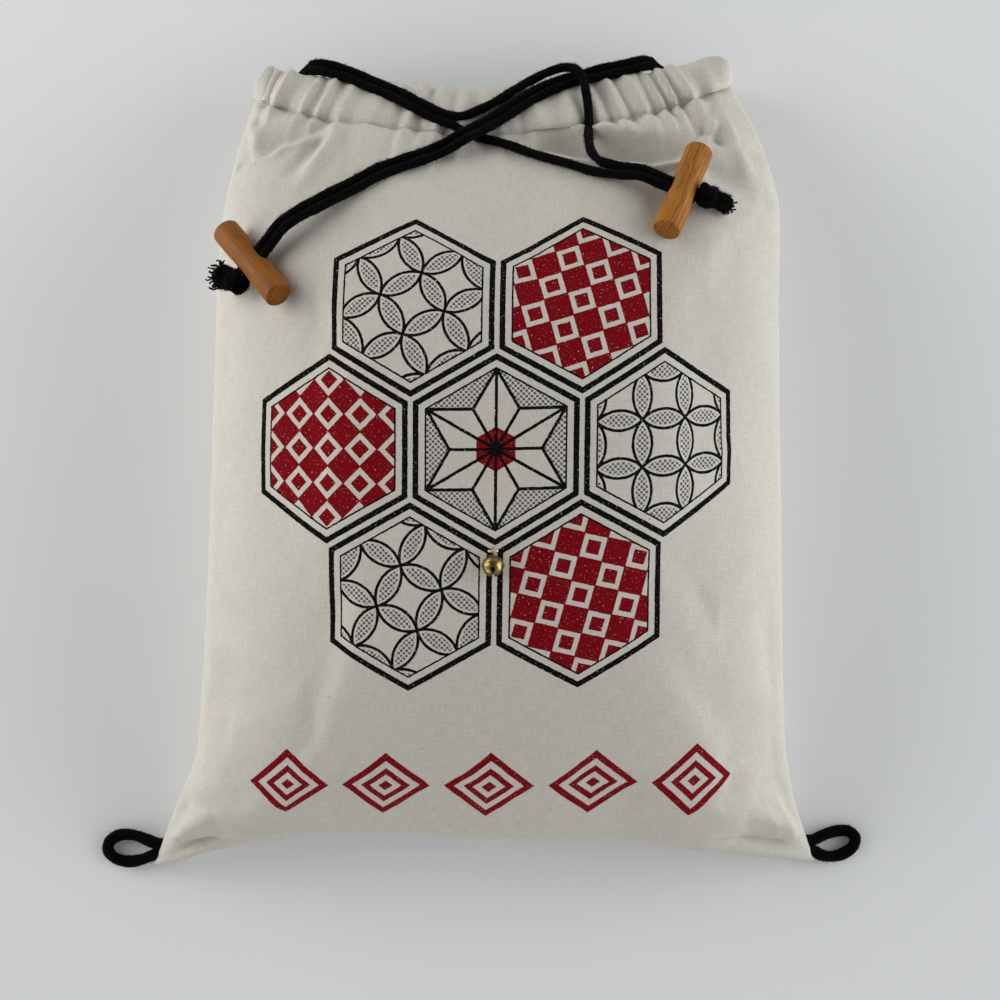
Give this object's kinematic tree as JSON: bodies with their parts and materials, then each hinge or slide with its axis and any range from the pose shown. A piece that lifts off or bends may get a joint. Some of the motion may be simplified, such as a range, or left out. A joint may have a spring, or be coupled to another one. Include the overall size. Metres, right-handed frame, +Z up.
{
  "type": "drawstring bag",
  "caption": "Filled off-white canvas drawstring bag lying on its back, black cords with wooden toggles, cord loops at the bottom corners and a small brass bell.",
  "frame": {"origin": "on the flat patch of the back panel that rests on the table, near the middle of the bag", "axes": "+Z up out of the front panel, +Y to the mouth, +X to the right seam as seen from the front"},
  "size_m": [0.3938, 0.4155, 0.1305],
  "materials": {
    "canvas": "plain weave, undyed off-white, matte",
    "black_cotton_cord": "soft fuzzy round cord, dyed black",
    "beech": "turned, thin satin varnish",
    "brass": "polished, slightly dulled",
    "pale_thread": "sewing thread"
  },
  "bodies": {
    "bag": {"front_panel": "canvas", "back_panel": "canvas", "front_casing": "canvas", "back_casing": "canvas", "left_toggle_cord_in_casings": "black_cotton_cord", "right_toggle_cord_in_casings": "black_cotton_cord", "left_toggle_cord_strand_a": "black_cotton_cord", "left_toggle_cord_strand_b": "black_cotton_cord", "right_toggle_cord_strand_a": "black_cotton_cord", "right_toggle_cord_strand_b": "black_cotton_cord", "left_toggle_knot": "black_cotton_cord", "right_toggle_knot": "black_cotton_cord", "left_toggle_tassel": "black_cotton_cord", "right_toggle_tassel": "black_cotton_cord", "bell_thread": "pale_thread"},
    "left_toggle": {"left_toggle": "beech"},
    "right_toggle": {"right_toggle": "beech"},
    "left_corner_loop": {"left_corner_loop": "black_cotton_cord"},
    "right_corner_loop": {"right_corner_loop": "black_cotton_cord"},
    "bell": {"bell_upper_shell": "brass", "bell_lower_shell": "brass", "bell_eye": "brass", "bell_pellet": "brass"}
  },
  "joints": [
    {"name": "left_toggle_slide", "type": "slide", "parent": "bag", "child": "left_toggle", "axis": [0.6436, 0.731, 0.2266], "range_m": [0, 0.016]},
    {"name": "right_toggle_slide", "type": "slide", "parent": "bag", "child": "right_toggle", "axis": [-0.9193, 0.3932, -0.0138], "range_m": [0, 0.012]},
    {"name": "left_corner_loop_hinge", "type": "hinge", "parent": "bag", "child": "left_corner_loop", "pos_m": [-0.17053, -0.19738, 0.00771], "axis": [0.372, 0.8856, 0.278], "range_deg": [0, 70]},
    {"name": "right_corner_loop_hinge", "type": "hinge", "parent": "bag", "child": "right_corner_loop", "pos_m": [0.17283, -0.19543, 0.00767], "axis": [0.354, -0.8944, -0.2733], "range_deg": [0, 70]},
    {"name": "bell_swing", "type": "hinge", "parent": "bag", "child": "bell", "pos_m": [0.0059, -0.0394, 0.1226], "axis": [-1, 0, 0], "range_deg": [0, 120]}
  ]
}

Work to be completed
Report the number of lines in the listing that include the string "with"; give nothing but the number.

The reply
2